As well as a variety of empty cans, bottles and wrappers, the group - consisting of Cllr Patrick Chung, Cllr Sarah Stamp, BFP reporter Laura Smith and a number of the estate’s residents - found a trolley in the woods off Grange Walk, cardboard boxes, dog faeces, shattered glass and discarded household items.
Peter Boyt, who has lived in the area for 30 years, said: “I just don’t like litter lying around. It looks untidy and spoils the look of the place.”
He added: “Standards have dropped, people don’t care but if they see others walking around collecting rubbish maybe some of them will have a conscience.”
Cllr Sarah Stamp said: “I think it’s really important because it’s just a case of collecting the mess, it’s about making people accept and take responsibility for their actions and about educating younger people.”

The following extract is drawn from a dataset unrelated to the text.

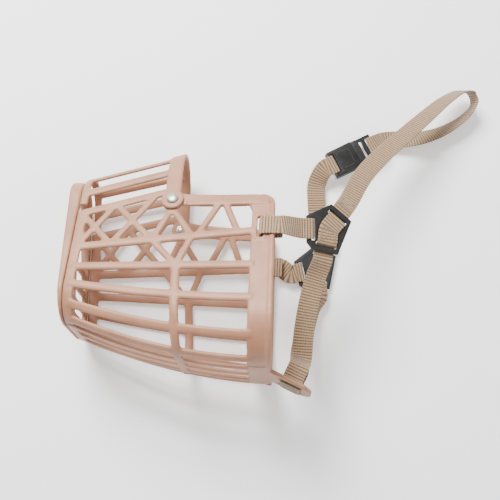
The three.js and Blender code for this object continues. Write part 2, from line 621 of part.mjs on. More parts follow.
const box = new THREE.Box3().setFromObject(assembly);
const centre = box.getCenter(new THREE.Vector3());
assembly.position.set(-centre.x, -centre.y, -box.min.z);

export default object;
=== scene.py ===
import math

import bmesh
import bpy
import numpy as np
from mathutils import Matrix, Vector


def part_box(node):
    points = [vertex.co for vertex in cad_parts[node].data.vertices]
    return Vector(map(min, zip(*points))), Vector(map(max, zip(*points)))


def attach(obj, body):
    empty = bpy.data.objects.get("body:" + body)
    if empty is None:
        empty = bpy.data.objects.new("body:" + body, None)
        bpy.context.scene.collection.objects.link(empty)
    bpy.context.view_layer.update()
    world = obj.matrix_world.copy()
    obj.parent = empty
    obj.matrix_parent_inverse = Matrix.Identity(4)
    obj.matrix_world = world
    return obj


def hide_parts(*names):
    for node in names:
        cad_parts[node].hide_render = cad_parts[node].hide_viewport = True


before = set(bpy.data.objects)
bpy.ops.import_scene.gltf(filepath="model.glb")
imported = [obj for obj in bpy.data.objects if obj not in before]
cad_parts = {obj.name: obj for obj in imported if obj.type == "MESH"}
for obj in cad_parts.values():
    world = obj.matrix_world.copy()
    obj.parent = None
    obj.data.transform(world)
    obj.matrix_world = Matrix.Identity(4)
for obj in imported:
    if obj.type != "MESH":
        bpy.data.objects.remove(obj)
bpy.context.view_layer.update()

# The view. The muzzle lies on its far side on a pale table, seen from above through a lens
# of moderate length, a little from the nose side. The table is a plain matt sheet that gives
# off a little light, as a backlit one does.
MM = 0.001


def linear(code):
    """An sRGB hex colour as linear red, green, blue and alpha."""
    parts = np.array([int(code[i:i + 2], 16) for i in (1, 3, 5)]) / 255
    low, high = parts / 12.92, ((parts + 0.055) / 1.055) ** 2.4
    return [*np.where(parts <= 0.04045, low, high), 1.0]


def node(material, kind, settings=None, links=None, **values):
    """Adds a node: settings are its properties, values its sockets, links its inputs."""
    made = material.node_tree.nodes.new("ShaderNode" + kind)
    for key, value in (settings or {}).items():
        setattr(made, key, value)
    for key, value in values.items():
        made.inputs[key.replace("_", " ")].default_value = value
    for key, source in (links or {}).items():
        material.node_tree.links.new(source, made.inputs[key])
    return made


def new_material(name):
    """An empty node material and its Principled shader's node."""
    material = bpy.data.materials.new(name)
    material.use_nodes = True
    return material, material.node_tree.nodes["Principled BSDF"]


def connect(material, source, target):
    """Links one socket to another."""
    material.node_tree.links.new(source, target)


camera = bpy.data.objects.new("camera", bpy.data.cameras.new("camera"))
bpy.context.scene.collection.objects.link(camera)
bpy.context.scene.camera = camera
camera.data.lens = 57.5
camera.data.sensor_width = 36
camera.rotation_mode = "ZYX"
camera.rotation_euler = [math.radians(turn) for turn in (10.0, -4.01, 2.43)]
camera.location = (-0.0732, -0.1342, 0.6842)

table_paint, shader = new_material("matt_white_table")
shader.inputs["Base Color"].default_value = linear("#ffffff")
shader.inputs["Roughness"].default_value = 0.85
shader.inputs["Emission Color"].default_value = linear("#ffffff")
shader.inputs["Emission Strength"].default_value = 0.3
grain = node(table_paint, "TexNoise", Scale=900.0, Detail=3.0)
connect(table_paint, node(table_paint, "TexCoord").outputs["Object"], grain.inputs["Vector"])
rise = node(table_paint, "Bump", Strength=0.04, Distance=0.0002, links={"Height": grain.outputs["Fac"]})
connect(table_paint, rise.outputs["Normal"], shader.inputs["Normal"])
table_mesh = bpy.data.meshes.new("table")
TABLE_HALF = 3.0
table_corners = [(x * TABLE_HALF, y * TABLE_HALF, 0) for x, y in ((-1, -1), (1, -1), (1, 1), (-1, 1))]
table_mesh.from_pydata(table_corners, [], [(0, 1, 2, 3)])
table = bpy.data.objects.new("table", table_mesh)
bpy.context.scene.collection.objects.link(table)
TABLE_DROP = 0.4 * MM
table.location.z = -TABLE_DROP
table_mesh.materials.append(table_paint)

# Light: a softbox beyond the nose bridge, a weaker and wider one on the jaw's side, and the
# even light of a pale room.
for name, place, size, power in (
    ("key_softbox", (-0.5, 0.75, 1.0), 0.6, 46),
    ("fill_softbox", (0.8, -0.5, 0.9), 1.1, 5),
):
    lamp = bpy.data.objects.new(name, bpy.data.lights.new(name, "AREA"))
    lamp.data.size = size
    lamp.data.energy = power
    lamp.location = place
    lamp.rotation_euler = (-Vector(place)).to_track_quat("-Z", "Y").to_euler()
    bpy.context.scene.collection.objects.link(lamp)
room = bpy.data.worlds.new("pale_room")
room.use_nodes = True
room.node_tree.nodes["Background"].inputs["Color"].default_value = (1.0, 1.0, 1.0, 1.0)
room.node_tree.nodes["Background"].inputs["Strength"].default_value = 0.7
bpy.context.scene.world = room

# The basket: one flexible moulding in pinkish tan polyethylene, folded up from the flat. Its
# side nets, chin net, bridge and front grille meet at thin hinges moulded in the sheet.
LENGTH, LEAN = 157.0, math.radians(14)
HALF_WIDTH, LOW_BEND, LOW_RADIUS, TOP_BEND = (38, 54), (13, 30), (22, 33), (-69, -114)
BAR, SLIM_BAR, WALL, GAP = 7.0, 5.5, 3.2, 0.3
TOP_RAIL, UPPER_RAIL = (-49, -95), (-17.5, -32)
LOWER_RAILS, CHIN_RAIL = ((14, 28), (28, 55), (40, 77)), (50, 97)
POST_END, BAND_START, CHEEK_T, CHEEK_RAIL, RIB_U = 8.0, 139.0, -60.0, 11.0, 84.0
RIVET_U, RIVET_T = 76.0, -60.0
HALF = WALL / 2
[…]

Litter is one of the issues being discussed by Southgate’s newly formed residents group, the Nowton Estate and Surrounding Areas Residents’ Association, on Monday.
The meeting will be the group’s first and will take place at the Southgate Community Centre at 7.30pm. All are encouraged to attend.

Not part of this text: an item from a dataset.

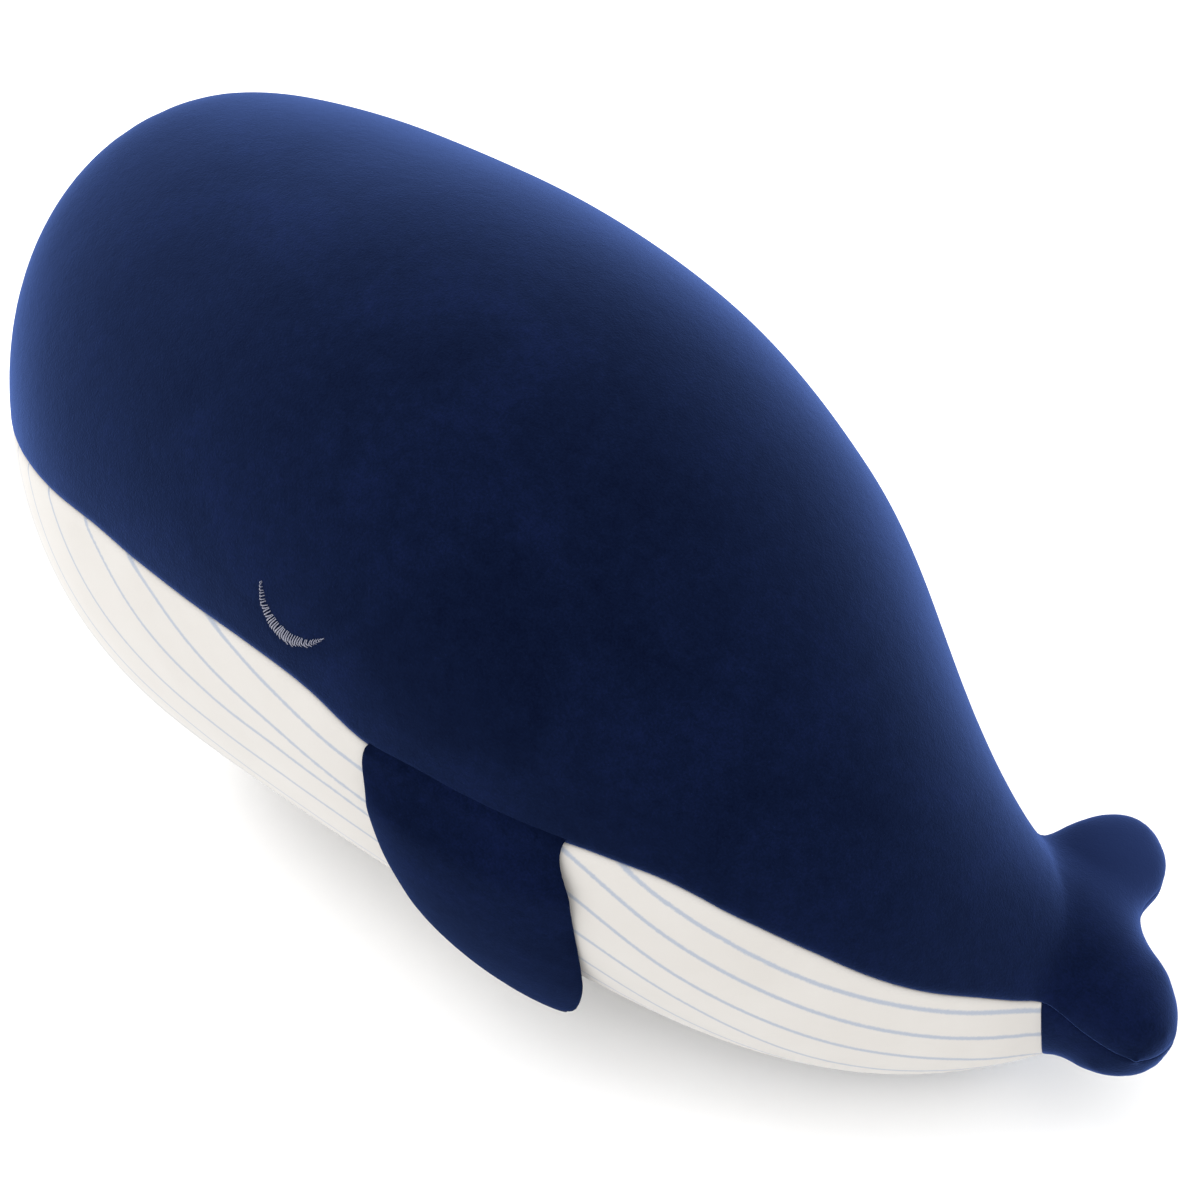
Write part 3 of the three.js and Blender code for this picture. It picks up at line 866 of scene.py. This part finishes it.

Of today’s litter pick, Cllr Stamp said: “It’s always good to see members of the community come together and I’m pleased to see how much pride there is in the area and how much community support there still is, and I guess the residents’ association is a sign of that.”

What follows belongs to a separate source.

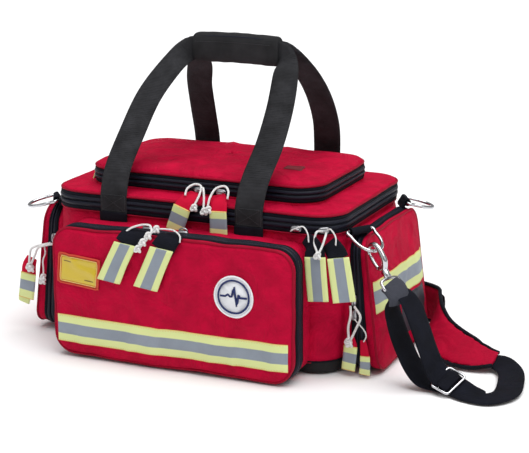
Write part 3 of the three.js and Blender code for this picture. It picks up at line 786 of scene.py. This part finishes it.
def frame_of(sx, sy, droop):
    """A D-ring's bar direction, its hanging direction and the middle of its bar."""
    out = np.array([0.866 * sx, 0.5 * sy, 0])
    bar = np.array([-out[1], out[0], 0])
    down = out * math.cos(droop) - np.array([0, 0, math.sin(droop)])
    return bar, down, np.array([250.0 * sx, 100.0 * sy, 213])


LOADED, FREE = math.radians(30), math.radians(14)  # a ring droops more with a hook on it
half = [(22.6, 10), (22.2, 22), (18.5, 33), (11, 41)]
d = [(-22.5, 0), (0, 0), (22.5, 0)] + half + [(0, 44.3)] + [(-a, b) for a, b in half[::-1]]
for sx, sy, corner, droop in (
    (1, -1, "front_right", LOADED), (-1, -1, "front_left", FREE),
    (1, 1, "rear_right", FREE), (-1, 1, "rear_left", LOADED),
):
    bar, down, at = frame_of(sx, sy, droop)
    pts = [at + bar * a + down * b for a, b in d]
    chrome("ring_" + corner + "_wire", pts, 2.5, "ring_" + corner, "dring_" + corner, closed=True, sides=12)

# ---- snap hooks ----
_, down, at = frame_of(1, -1, LOADED)
hy = unit((-0.607, 0.272, 0.748))
bar = np.array([0.5, 0.866, 0])
hz = unit(bar - hy * np.dot(bar, hy))
hx = np.cross(hy, hz)
origin = at + down * 41.5 - bar * 4.5 - hy * 4.5
JAW = (
    (11.6, 4), (9.6, 8.2), (5, 11.4), (0, 12.2), (-6, 10.6), (-10.6, 6), (-12.2, 0), (-12, -10), (-11, -18),
    (-7, -24), (-2, -28), (0, -33),
)
JAW_R = [2.5] * 6 + [3.0] * 8 + [3.6] * 6 + [4.2] * 30
EYE = (
    (-42.5, 0), (-43, 9), (-46, 16), (-52, 16.8), (-58.5, 16), (-60, 8), (-60, 0), (-60, -8), (-58.5, -16),
    (-52, -16.8), (-46, -16), (-43, -9),
)
for name, turn in (("front", 1), ("rear", -1)):
    T = np.diag([turn, turn, 1.0])

    def H(x, y, z=0.0):
        """A point in the hook's own frame: y runs from the eye to the jaw."""
        return T @ (origin + hx * x + hy * y + hz * z)

    chrome(name + "_hook_jaw", [H(*p) for p in JAW], JAW_R, node=name + "_hook", sides=12, steps=44)
    barrel = [H(0, y) for y in (-30, -31, -36, -41, -42)]
    chrome(name + "_hook_barrel", barrel, [4.6, 5.8, 5.0, 5.8, 4.8], sides=16, smooth=False)
    chrome(name + "_hook_nose", [H(-8, -21), H(0, -25), H(8, -22)], 3.2, sides=10)
    chrome(name + "_hook_eye", [H(0, y, z) for y, z in EYE], 2.3, closed=True, sides=10)
    gate = [H(11.2, 3.4), H(11.4, -6), H(10.6, -16), H(8.6, -22)]
    radii = [2.0, 2.0, 2.2, 2.6]
    chrome(name + "_gate_wire", gate, radii, name + "_gate", name + "_hook_gate", sides=10, steps=14)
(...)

This afternoon four more litter picks took place across the town.
In Horringer students from Bury St Edmunds Academy Trust, members of the Horringer Residents Association and Cllrs Sarah Stamp and Patrick Chung joined reporter Emma Lake to clean play areas, fields and green space in the community. The group found the expected sweet and crisp wrappers but also, concerning, several broken glass bottles in areas where children play,
Cllr Chung said: “It’s lovely. I’m delighted to have been a part of this - it has been nice to see the children who take part to learn the looking after their environment.”
Pupils from Abbots Green Community Primary School joined forces with volunteers from Christ Church and Woodland Ways, Cllrs Frank and Pat Warby and Peter Thompson today to help clean up Moreton Hall.
Of the BFP day of action, Pat Warby said: “I think it’s an excellent idea. I’d like to see more of the peripheral areas organising their own litter picks and more of the community getting involved. It shows we take pride in where we live.”
Frank Warby said: “It shows community spirit and getting the kids involved gives them an idea of what the shouldn’t be doing on their way home from school, chucking litter on the floor.”
Items retrieved from the area, which included Symonds Road and Pond Covert, included broken glass, cigarette lighters, cans, plastic bottles, wrappers, part of a bench and even a used condom.
Mike Ryall learnt about the litter pick in Christ Church’s newsletter and decided to get involved.
He said: “The church wants to be more involved in the community and do more to benefit the community and this is an obvious way of doing that.”
Members of the groceries online department at Sainsbury’s got involved in a second litter pick on Moreton Hall, collecting rubbish from the woods behind the store and along Bedingfeld and Skyliner Way.
Online manager Mike McKinstry said: “We wanted to do something as a team and give something back to our local community, and this was great because we could actually see the benefit of what we were doing.”
Some of the more unusual items they collected included a number of posters, socks, rubber gloves, vehicle parts and scrap metal.
The team were so pleased with their success today that they are planning to organise more litter picks in the near future. They will be looking at villages on their delivery routes to see which would benefit most from their efforts.
Pupils from the Bury St Edmunds Academy Trust were also out in force in the area around Westley Middle School with reporter John Henderson.
The enthusiastic group cleared a variety of rubbish from the area leaving it safer and more appealing.
The BFP team would like to thank everyone who made today a huge success. Your enthusiasm and hard work is what made this ambitious project possible.
Our campaign coincides with Local Newspaper Week which this year has the theme of making a difference.